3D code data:

·····

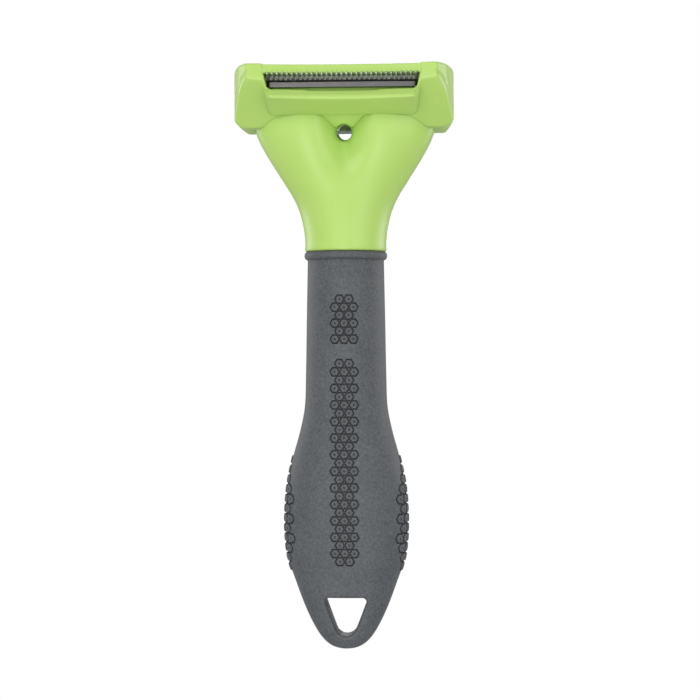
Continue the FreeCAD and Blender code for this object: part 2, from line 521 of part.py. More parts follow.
def thumb_button():
    """Hollow thumb button with a lower lip; ribs run down its face and the front of its lip."""
    outer = button_prism(UPRIGHT_BACK, BUTTON_BACK, BUTTON_BOTTOM, BUTTON_TOP)
    lip = button_prism(BUTTON_LIP_FRONT, BUTTON_BACK, BUTTON_LIP, BUTTON_TOP)
    side = across_x([(UPRIGHT_BACK - 1, BUTTON_LIP), (BUTTON_BACK, BUTTON_LIP), (BUTTON_BACK, BUTTON_REAR_TOP),
                     (UPRIGHT_BACK + 5, BUTTON_TOP), (UPRIGHT_BACK - 1, BUTTON_TOP)],
                    [0, BUTTON_LIP_RADIUS, BUTTON_REAR_RADIUS, 0, 0], FAR)
    hollow = button_prism(UPRIGHT_BACK, BUTTON_LIP_FRONT + 1.5, BUTTON_BOTTOM, BUTTON_TOP, BUTTON_WALL)
    pillars = [rod(1.9, Vector(x, UPRIGHT_BACK, BUTTON_SCREW_Z), Y_AXIS, 12.5) for x in (-BUTTON_SCREW_X, BUTTON_SCREW_X)]
    button = in_place(outer.fuse(lip).common(side).cut(hollow).fuse(pillars))
    for x in (-BUTTON_SCREW_X, BUTTON_SCREW_X):
        button = button.cut(in_place(rod(SCREW_SHANK, Vector(x, UPRIGHT_BACK, BUTTON_SCREW_Z), Y_AXIS, 6.5)))
    button = button.common(block(-FAR, FAR, -FAR, HALF_DEPTH, 0, 200))
    for k in range(RIBS):
        x = (k - (RIBS - 1) / 2) * 2 * RIB_PITCH - RIB_PITCH / 2
        button = button.cut(block(x, x + RIB_PITCH, HALF_DEPTH - RIB_DEPTH, HALF_DEPTH, 120, 150))
        lip_groove = block(x, x + RIB_PITCH, BUTTON_LIP_FRONT, BUTTON_LIP_FRONT + RIB_DEPTH, BUTTON_LIP - 1, BUTTON_BOTTOM)
        button = button.cut(in_place(lip_groove))
    return button.removeSplitter()


def button_screws():
    screws = [pan_screw(Vector(x, UPRIGHT_FRONT, BUTTON_SCREW_Z), (0, 1, 0), 7.5) for x in (-BUTTON_SCREW_X, BUTTON_SCREW_X)]
    return in_place(Part.makeCompound(screws))


# ------------------------------------------------------------------ assembly
def build():
    space = mechanism_space()
    solid_yoke = loft([section(*row) for row in YOKE_SECTIONS])
    inside_head = block(-FAR, FAR, CHIN_BACK, FAR, CAVITY_FLOOR, TOOL_TOP)
    for gap in (inside_head, space, fork_hole(FORK_HOLE_RADIUS)):
        solid_yoke = solid_yoke.cut(gap)
    core = core_envelope()
    return {
        "grip_sleeve": grip_sleeve(core),
        "handle_core": handle_core(core),
        "collar_ring": collar_ring(core),
        "yoke_lock_pin": lock_pin_shape(),
        "neck_yoke": neck_yoke(solid_yoke),
        "head_front_housing": head_front_housing(space, solid_yoke),
        "head_rear_cover": head_rear_cover(space, solid_yoke),
        "housing_screws": housing_screws(),
        "blade": blade(),
        "blade_dowels": blade_dowels(),
        "blade_screws": blade_screws(),
        "guide_pin_left": guide_pin(-1),
        "guide_pin_right": guide_pin(1),
        "return_spring_left": return_spring(-1),
        "return_spring_right": return_spring(1),
        "ejector_bar": ejector_bar(),
        "bar_rivets": bar_rivets(),
        "ejector_carriage": ejector_carriage(),
        "button_screws": button_screws(),
        "thumb_button": thumb_button(),
    }


os.makedirs("parts", exist_ok=True)
for name, shape in build().items():
    shape.exportStep(f"parts/{name}.step")
    box = shape.BoundBox
    print(f"{name:22s} solids {len(shape.Solids)} valid {shape.isValid()} volume {shape.Volume:9.1f} mm3 "
          f"x {box.XMin:.1f}..{box.XMax:.1f} y {box.YMin:.1f}..{box.YMax:.1f} z {box.ZMin:.1f}..{box.ZMax:.1f}")
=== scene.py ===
import bpy
import bmesh
import math
from mathutils import Matrix, Vector


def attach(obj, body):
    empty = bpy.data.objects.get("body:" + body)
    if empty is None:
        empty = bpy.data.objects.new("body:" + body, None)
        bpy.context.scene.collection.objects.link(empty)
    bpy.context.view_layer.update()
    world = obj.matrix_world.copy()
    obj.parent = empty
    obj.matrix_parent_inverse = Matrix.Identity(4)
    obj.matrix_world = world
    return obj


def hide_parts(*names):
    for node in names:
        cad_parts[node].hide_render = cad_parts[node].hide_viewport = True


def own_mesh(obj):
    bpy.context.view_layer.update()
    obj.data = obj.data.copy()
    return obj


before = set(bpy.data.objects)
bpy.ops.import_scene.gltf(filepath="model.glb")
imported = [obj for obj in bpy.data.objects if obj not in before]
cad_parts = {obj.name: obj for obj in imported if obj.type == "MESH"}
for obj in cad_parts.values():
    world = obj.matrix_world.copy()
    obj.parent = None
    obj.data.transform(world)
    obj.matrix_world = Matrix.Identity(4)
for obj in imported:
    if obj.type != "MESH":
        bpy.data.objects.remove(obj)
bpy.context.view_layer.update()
mm = 0.001
mergeGap = 0.002 * mm         # vertices closer than this are one
mergeGapCad = 0.001 * mm


# ---------- small helpers ----------

def hexColour(code):
    # sRGB hex to the linear values that the shader wants
    parts = [int(code[i:i + 2], 16) / 255 for i in (1, 3, 5)]
    return tuple(p / 12.92 if p <= 0.04045 else ((p + 0.055) / 1.055) ** 2.4 for p in parts) + (1.0,)


def clamp(value):
    return min(1.0, max(0.0, value))


def addNode(tree, kind, inputs=None, **settings):
    # one node with its settings; an input is a value, or an output socket to link from
    node = tree.nodes.new(kind)
    for name, value in settings.items():
        setattr(node, name, value)
    for key, value in (inputs or {}).items():
        if isinstance(value, bpy.types.NodeSocket):
            tree.links.new(value, node.inputs[key])
        else:
            node.inputs[key].default_value = value
    return node


def startMaterial(name):
    material = bpy.data.materials.new(name)
    material.use_nodes = True
    tree = material.node_tree
    tree.nodes.clear()
    coords = addNode(tree, "ShaderNodeTexCoord").outputs["Object"]
    return material, tree, coords


def finishMaterial(material, tree, inputs):
    shader = addNode(tree, "ShaderNodeBsdfPrincipled", inputs)
    addNode(tree, "ShaderNodeOutputMaterial", {"Surface": shader.outputs[0]})
    return material


def perMetre(size):
    # texture scale for a pattern whose grains are size mm across
    return 1.0 / (size * mm)


def newObject(name, bm):
    mesh = bpy.data.meshes.new(name)
    bm.to_mesh(mesh)
    bm.free()
    piece = bpy.data.objects.new(name, mesh)
    bpy.context.scene.collection.objects.link(piece)
    return piece


def dressPiece(piece, material, replaced=()):
    # material, body, slot and the CAD nodes it stands for; every new piece rides the tool's body
    piece.data.materials.clear()
    piece.data.materials.append(material)
    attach(piece, "tool_body")
    if replaced:
        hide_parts(*replaced)


def shadeSmooth(piece, sharpAngle=35.0):
    bm = bmesh.new()
    bm.from_mesh(piece.data)
    for face in bm.faces:
        face.smooth = True
    for edge in bm.edges:
        if len(edge.link_faces) == 2:
            edge.smooth = edge.calc_face_angle(0.0) < math.radians(sharpAngle)
    bm.to_mesh(piece.data)
    bm.free()


def smoothVerts(bm, verts, passes):
    for _ in range(passes):
        bmesh.ops.smooth_vert(bm, verts=verts, factor=0.5, use_axis_x=True, use_axis_y=True, use_axis_z=True)


def applyModifiers(piece):
    bpy.context.view_layer.update()
    evaluated = piece.evaluated_get(bpy.context.evaluated_depsgraph_get())
    mesh = bpy.data.meshes.new_from_object(evaluated)
    mesh.name = piece.name
    piece.modifiers.clear()
    piece.data = mesh


def cutAway(piece, cutter):
    # exact boolean; the cutter may overlap itself
    cut = piece.modifiers.new("cut", "BOOLEAN")
    cut.operation = "DIFFERENCE"
    cut.solver = "EXACT"
    cut.use_self = True
    cut.object = cutter
    applyModifiers(piece)
    bpy.data.objects.remove(cutter)


def ringEdges(ring):
    # edges whose two ends both belong to the ring
    members = set(ring)
    return list({e for v in ring for e in v.link_edges if all(w in members for w in e.verts)})


def extrudeRing(bm, ring):
    # the extruded copy of each vertex, in the ring's own order
    made = bmesh.ops.extrude_edge_only(bm, edges=ringEdges(ring))["geom"]
    fresh = {g for g in made if isinstance(g, bmesh.types.BMVert)}
    return [next(e.other_vert(v) for e in v.link_edges if e.other_vert(v) in fresh) for v in ring]


# ---------- camera and light ----------

cameraSpec = {
    "distance": 470.0,        # mm from the handle's axis
    "height": 76.4,           # mm
    "fromRight": 2.9,         # degrees towards +X
    "aimX": 1.0,              # mm
    "roll": -0.15,            # degrees
    "lens": 94.4,             # on a 36 mm sensor
}


def makeCamera(spec):
    angle = math.radians(spec["fromRight"])
    away = Vector((math.sin(angle), -math.cos(angle), 0)) * spec["distance"]
    place = (away + Vector((0, 0, spec["height"]))) * mm
    aim = Vector((spec["aimX"], 0, spec["height"])) * mm
    data = bpy.data.cameras.new("camera")
    data.lens = spec["lens"]
    data.sensor_width = 36.0
    data.clip_start = 0.01
    camera = bpy.data.objects.new("camera", data)
    roll = Matrix.Rotation(math.radians(spec["roll"]), 3, "Z")
    turn = (aim - place).to_track_quat("-Z", "Y").to_matrix() @ roll
    camera.matrix_world = Matrix.Translation(place) @ turn.to_4x4()
    bpy.context.scene.collection.objects.link(camera)
    bpy.context.scene.camera = camera


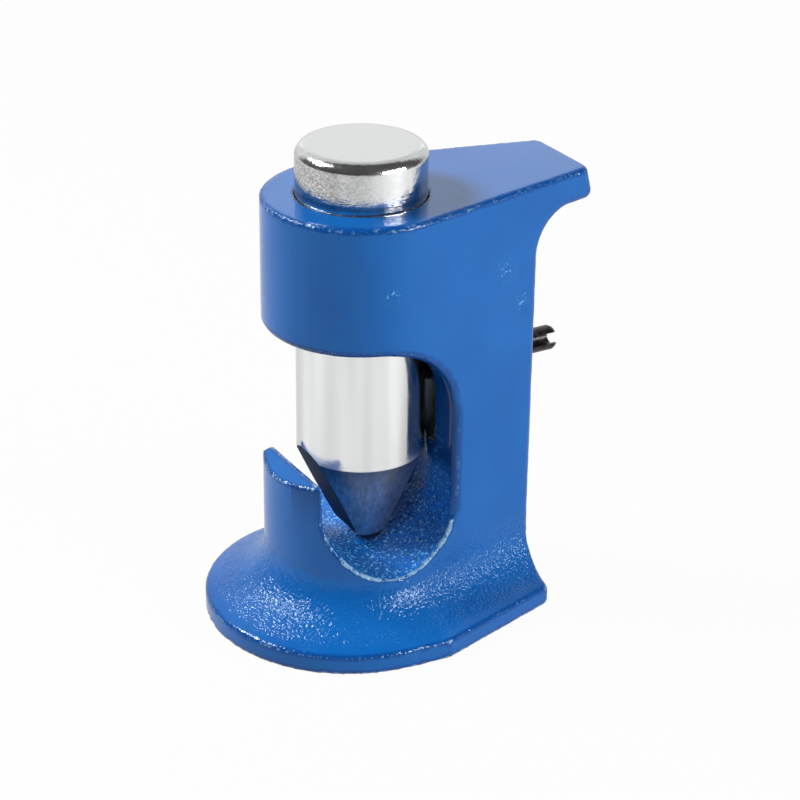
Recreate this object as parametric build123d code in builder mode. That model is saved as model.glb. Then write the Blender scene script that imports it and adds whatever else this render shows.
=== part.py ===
from build123d import *
from math import acos, atan2, cos, degrees, hypot, radians, sin, sqrt, tan
import os

# A hammer crimping tool: a cast frame with an anvil groove, a steel ram that
# slides down its head, and the slotted spring pin that keys the ram.
# Millimetres. The Z axis is the ram's axis, Z = 0 is the underside of the base,
# +Y points to the column and the horn, and the cable lies along X.

# driving sizes
ram_diameter = 30.0
ram_standout = 11.6         # how far the lowered ram stands out of the head
ram_travel = 20.0
pin_diameter = 6.0
body_height = 104.2

# head and horn
head_wall = 7.75            # metal left around the bore
head_height = 30.9
horn_length = 17.9          # from the column's back face to the lower corner of the horn's end
horn_end_lean = 16.0        # degrees, the end leans back towards its top
horn_half_width = 10.4      # at that corner
horn_thickness = 8.1
horn_corner_round = 2.2
horn_hollow = 10.0          # radius of the hollow between horn and column

# column
column_back = 38.2          # from the ram's axis to the column's back face
column_front = 13.5         # the face that looks at the ram
back_corner_round = 1.8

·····

» **Problem to work on**: Starting at the line that contains "box = shape.BoundBox", set down every line up to and including the line that contains "imported = [obj", exactly as given, and no other line.

» **Written reply**:
    box = shape.BoundBox
    print(f"{name:22s} solids {len(shape.Solids)} valid {shape.isValid()} volume {shape.Volume:9.1f} mm3 "
          f"x {box.XMin:.1f}..{box.XMax:.1f} y {box.YMin:.1f}..{box.YMax:.1f} z {box.ZMin:.1f}..{box.ZMax:.1f}")
=== scene.py ===
import bpy
import bmesh
import math
from mathutils import Matrix, Vector


def attach(obj, body):
    empty = bpy.data.objects.get("body:" + body)
    if empty is None:
        empty = bpy.data.objects.new("body:" + body, None)
        bpy.context.scene.collection.objects.link(empty)
    bpy.context.view_layer.update()
    world = obj.matrix_world.copy()
    obj.parent = empty
    obj.matrix_parent_inverse = Matrix.Identity(4)
    obj.matrix_world = world
    return obj


def hide_parts(*names):
    for node in names:
        cad_parts[node].hide_render = cad_parts[node].hide_viewport = True


def own_mesh(obj):
    bpy.context.view_layer.update()
    obj.data = obj.data.copy()
    return obj


before = set(bpy.data.objects)
bpy.ops.import_scene.gltf(filepath="model.glb")
imported = [obj for obj in bpy.data.objects if obj not in before]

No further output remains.